▶ [Short problem]: Repeat the material exactly, leaving nothing out.

===== Available data

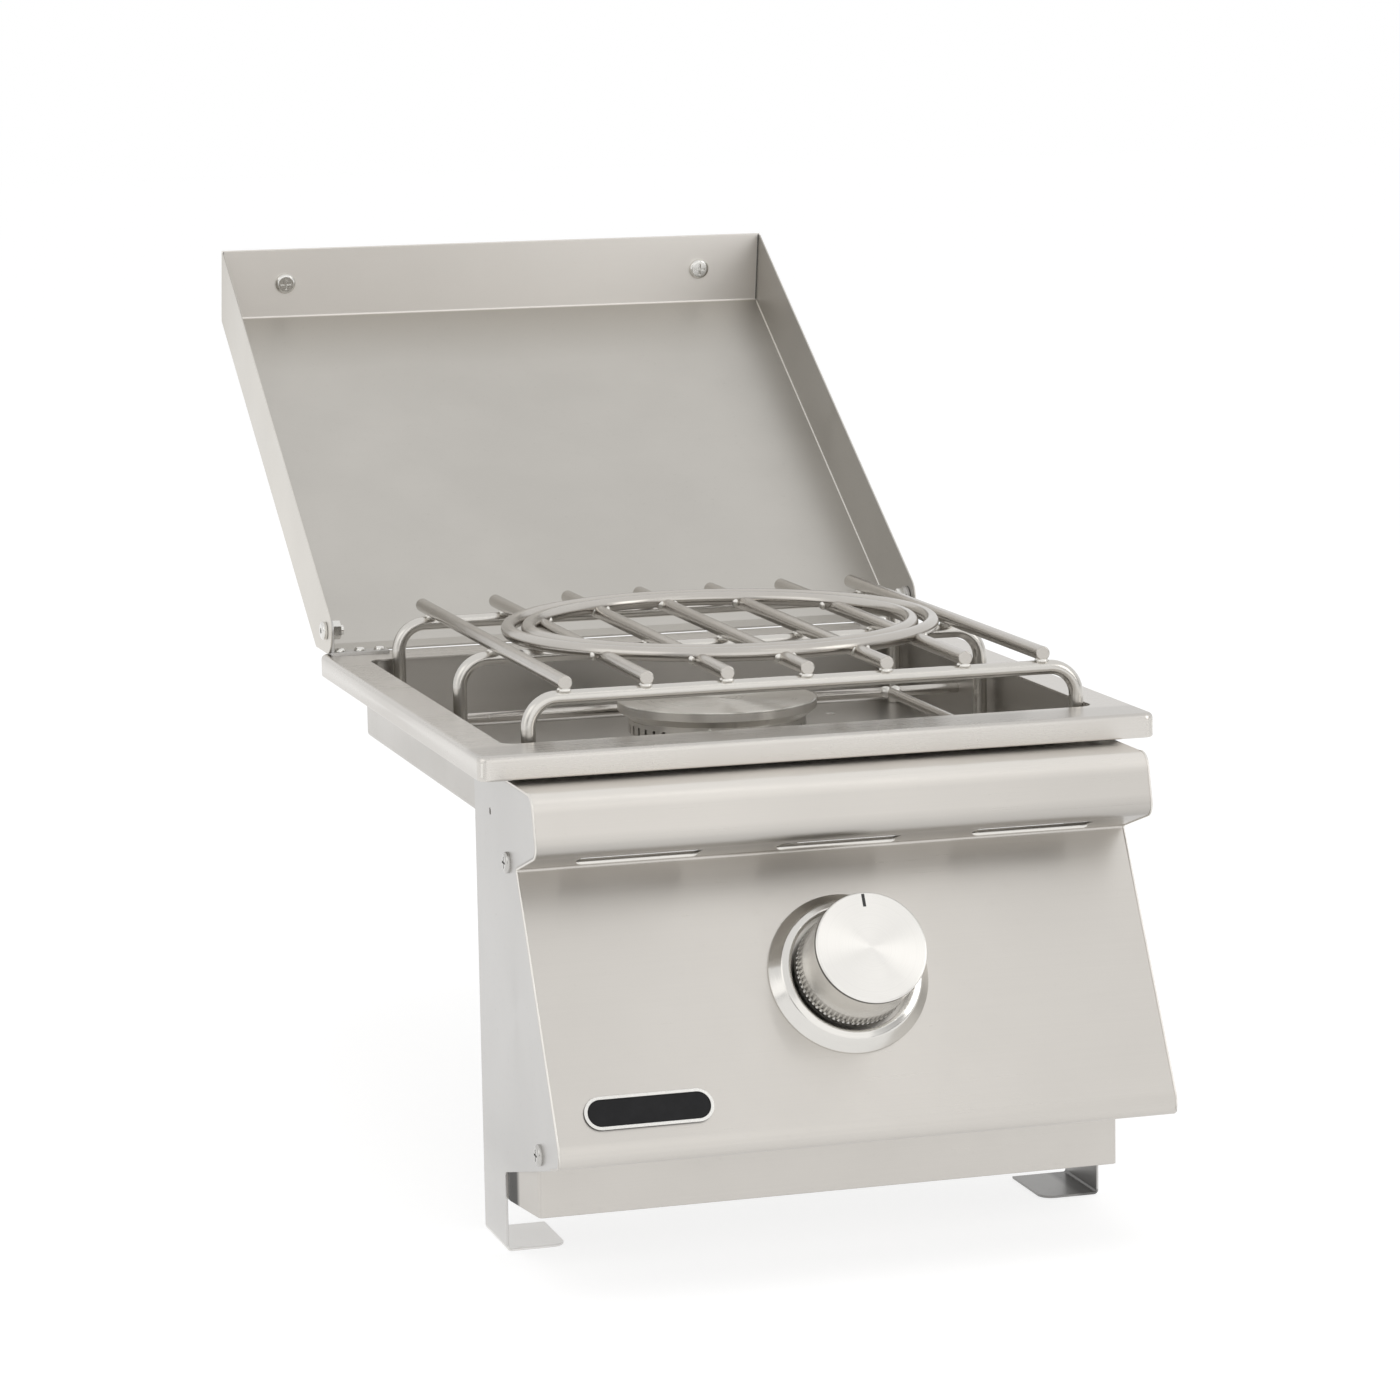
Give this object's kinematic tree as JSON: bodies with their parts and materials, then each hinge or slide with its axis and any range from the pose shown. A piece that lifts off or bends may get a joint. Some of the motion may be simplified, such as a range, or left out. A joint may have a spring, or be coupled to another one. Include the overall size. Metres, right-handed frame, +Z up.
{
  "type": "built-in side burner",
  "caption": "Drop-in gas side burner with a folded rim, round burner, bar grate, hinged lid and a leaning control panel with a push and turn knob.",
  "frame": {"origin": "middle of the underside of the rim's rear hem, where the rim rests on the counter", "axes": "+X to the right seen from the front, +Y to the back, +Z up"},
  "size_m": [0.38, 0.8369, 0.5073],
  "materials": {
    "rim_steel": "brushed",
    "box_steel": "satin",
    "panel_steel": "brushed",
    "bracket_steel": "mill",
    "lid_steel": "brushed",
    "rod_steel": "polished rod",
    "polished_steel": "polished",
    "knob_metal": "satin face, polished side",
    "screw_steel": "plain",
    "burner_steel": "turned",
    "tube_aluminium": "satin",
    "valve_aluminium": "cast",
    "mixer_steel": "plain",
    "brass": "machined",
    "ceramic": "glazed",
    "plate_metal": "black field, bright border",
    "mark_black": "matt"
  },
  "bodies": {
    "frame": {"rim_frame": "rim_steel", "burner_box": "box_steel", "right_side_bracket": "bracket_steel", "left_side_bracket": "bracket_steel", "control_panel": "panel_steel", "lower_apron": "panel_steel", "bracket_screws": "screw_steel", "name_plate": "plate_metal", "knob_bezel": "polished_steel", "valve_body": "valve_aluminium", "valve_bracket": "mixer_steel", "valve_screws": "screw_steel", "gas_inlet_fitting": "brass", "supply_tube": "tube_aluminium", "orifice_spud": "brass", "mixing_tube": "mixer_steel", "air_shutter": "mixer_steel", "burner_body": "burner_steel", "burner_cap": "burner_steel", "burner_stays": "rod_steel", "igniter_electrode": "ceramic", "electrode_bracket": "mixer_steel", "right_pivot_ear": "bracket_steel", "left_pivot_ear": "bracket_steel", "pivot_bolts": "screw_steel", "pivot_nuts": "screw_steel", "ear_rivets": "screw_steel"},
    "lid": {"lid_shell": "lid_steel", "lid_handle": "polished_steel", "handle_posts": "screw_steel", "handle_screws": "screw_steel"},
    "grate": {"grate_bars": "rod_steel", "grate_outer_ring": "rod_steel", "grate_inner_ring": "rod_steel", "grate_front_rod": "polished_steel", "grate_middle_rod": "polished_steel", "grate_rear_rod": "polished_steel"},
    "push_collar": {"stem_collar": "screw_steel"},
    "knob_set": {"knob": "knob_metal", "knob_pointer": "mark_black", "valve_stem": "brass"}
  },
  "joints": [
    {"name": "lid_hinge", "type": "hinge", "parent": "frame", "child": "lid", "pos_m": [0, 0, 0.028], "axis": [1, 0, 0], "range_deg": [0, 147]},
    {"name": "grate_lift", "type": "slide", "parent": "frame", "child": "grate", "axis": [0, 0, 1], "range_m": [0, 0.004]},
    {"name": "knob_push", "type": "slide", "parent": "frame", "child": "push_collar", "axis": [0, 0.8721, -0.4894], "range_m": [0, 0.004], "stiffness_N_per_m": 1500, "springref_m": -0.002},
    {"name": "knob_turn", "type": "hinge", "parent": "push_collar", "child": "knob_set", "pos_m": [0, -0.43282, -0.11009], "axis": [0, -0.8721, 0.4894], "range_deg": [0, 180]}
  ]
}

==========

▶ [Expected answer]:
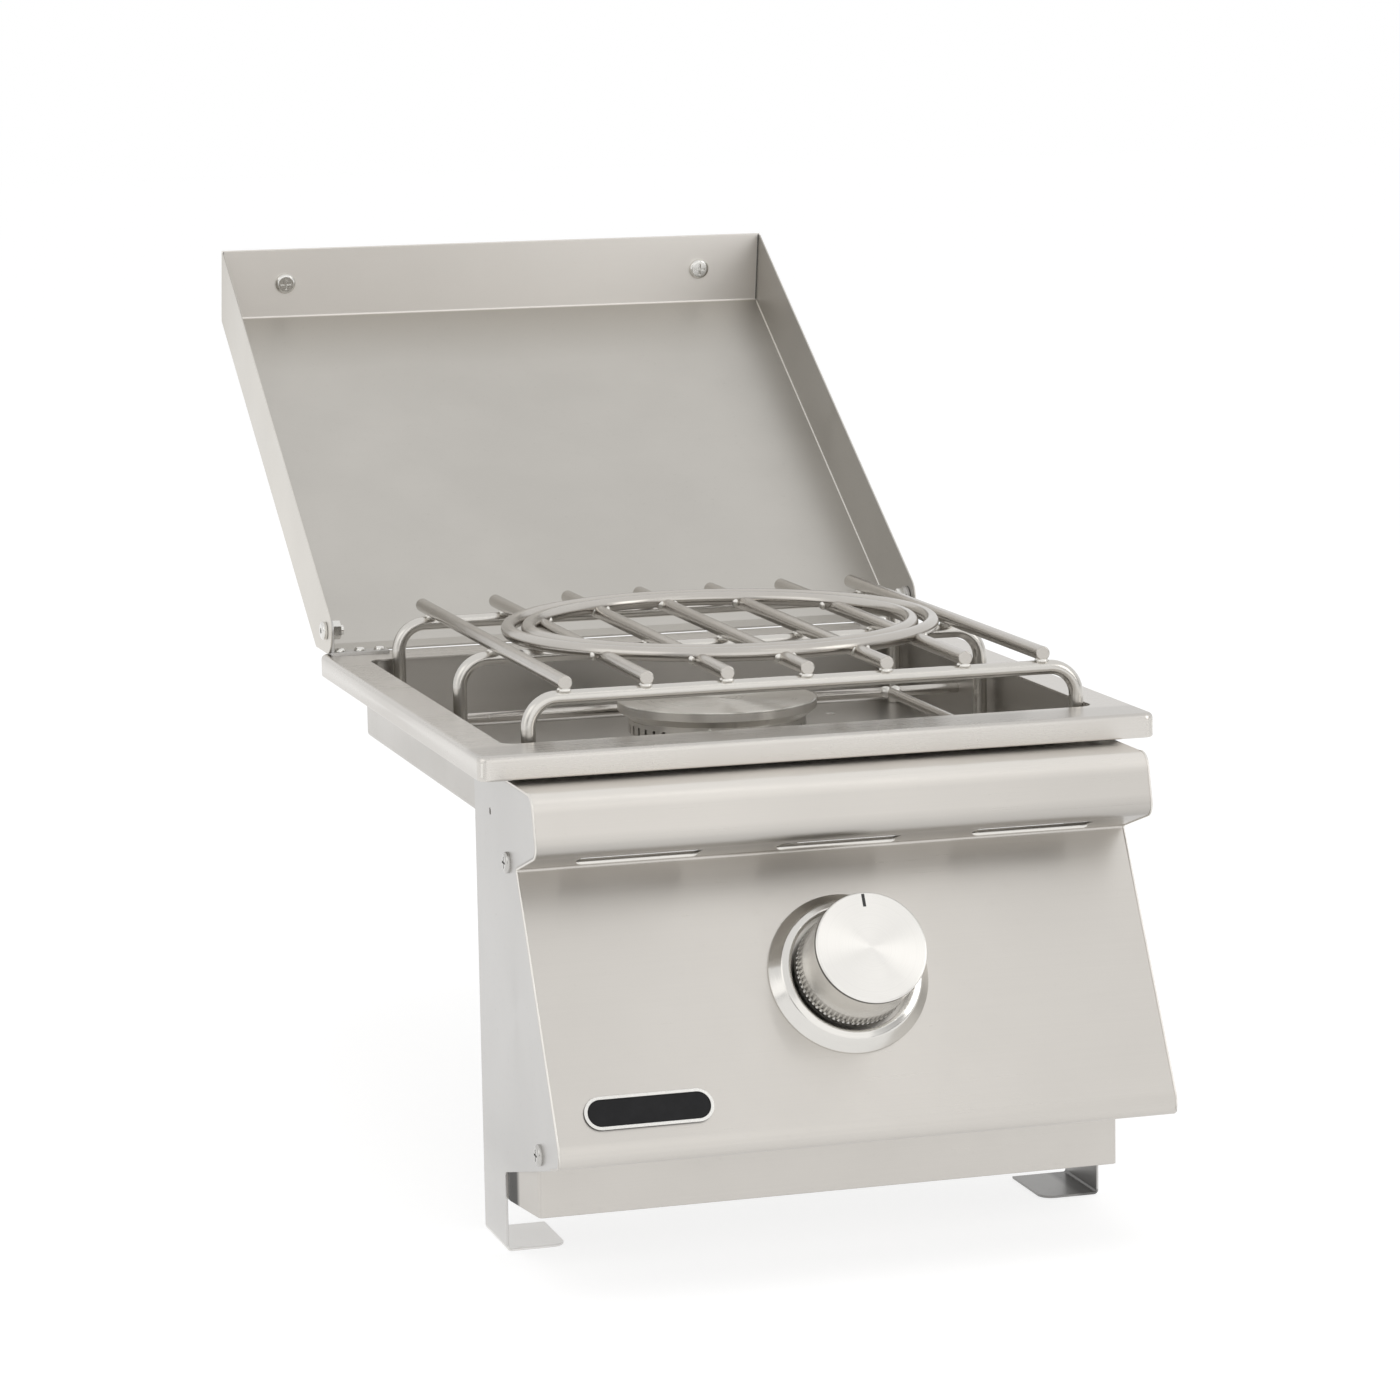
Give this object's kinematic tree as JSON: bodies with their parts and materials, then each hinge or slide with its axis and any range from the pose shown. A piece that lifts off or bends may get a joint. Some of the motion may be simplified, such as a range, or left out. A joint may have a spring, or be coupled to another one. Include the overall size. Metres, right-handed frame, +Z up.
{
  "type": "built-in side burner",
  "caption": "Drop-in gas side burner with a folded rim, round burner, bar grate, hinged lid and a leaning control panel with a push and turn knob.",
  "frame": {"origin": "middle of the underside of the rim's rear hem, where the rim rests on the counter", "axes": "+X to the right seen from the front, +Y to the back, +Z up"},
  "size_m": [0.38, 0.8369, 0.5073],
  "materials": {
    "rim_steel": "brushed",
    "box_steel": "satin",
    "panel_steel": "brushed",
    "bracket_steel": "mill",
    "lid_steel": "brushed",
    "rod_steel": "polished rod",
    "polished_steel": "polished",
    "knob_metal": "satin face, polished side",
    "screw_steel": "plain",
    "burner_steel": "turned",
    "tube_aluminium": "satin",
    "valve_aluminium": "cast",
    "mixer_steel": "plain",
    "brass": "machined",
    "ceramic": "glazed",
    "plate_metal": "black field, bright border",
    "mark_black": "matt"
  },
  "bodies": {
    "frame": {"rim_frame": "rim_steel", "burner_box": "box_steel", "right_side_bracket": "bracket_steel", "left_side_bracket": "bracket_steel", "control_panel": "panel_steel", "lower_apron": "panel_steel", "bracket_screws": "screw_steel", "name_plate": "plate_metal", "knob_bezel": "polished_steel", "valve_body": "valve_aluminium", "valve_bracket": "mixer_steel", "valve_screws": "screw_steel", "gas_inlet_fitting": "brass", "supply_tube": "tube_aluminium", "orifice_spud": "brass", "mixing_tube": "mixer_steel", "air_shutter": "mixer_steel", "burner_body": "burner_steel", "burner_cap": "burner_steel", "burner_stays": "rod_steel", "igniter_electrode": "ceramic", "electrode_bracket": "mixer_steel", "right_pivot_ear": "bracket_steel", "left_pivot_ear": "bracket_steel", "pivot_bolts": "screw_steel", "pivot_nuts": "screw_steel", "ear_rivets": "screw_steel"},
    "lid": {"lid_shell": "lid_steel", "lid_handle": "polished_steel", "handle_posts": "screw_steel", "handle_screws": "screw_steel"},
    "grate": {"grate_bars": "rod_steel", "grate_outer_ring": "rod_steel", "grate_inner_ring": "rod_steel", "grate_front_rod": "polished_steel", "grate_middle_rod": "polished_steel", "grate_rear_rod": "polished_steel"},
    "push_collar": {"stem_collar": "screw_steel"},
    "knob_set": {"knob": "knob_metal", "knob_pointer": "mark_black", "valve_stem": "brass"}
  },
  "joints": [
    {"name": "lid_hinge", "type": "hinge", "parent": "frame", "child": "lid", "pos_m": [0, 0, 0.028], "axis": [1, 0, 0], "range_deg": [0, 147]},
    {"name": "grate_lift", "type": "slide", "parent": "frame", "child": "grate", "axis": [0, 0, 1], "range_m": [0, 0.004]},
    {"name": "knob_push", "type": "slide", "parent": "frame", "child": "push_collar", "axis": [0, 0.8721, -0.4894], "range_m": [0, 0.004], "stiffness_N_per_m": 1500, "springref_m": -0.002},
    {"name": "knob_turn", "type": "hinge", "parent": "push_collar", "child": "knob_set", "pos_m": [0, -0.43282, -0.11009], "axis": [0, -0.8721, 0.4894], "range_deg": [0, 180]}
  ]
}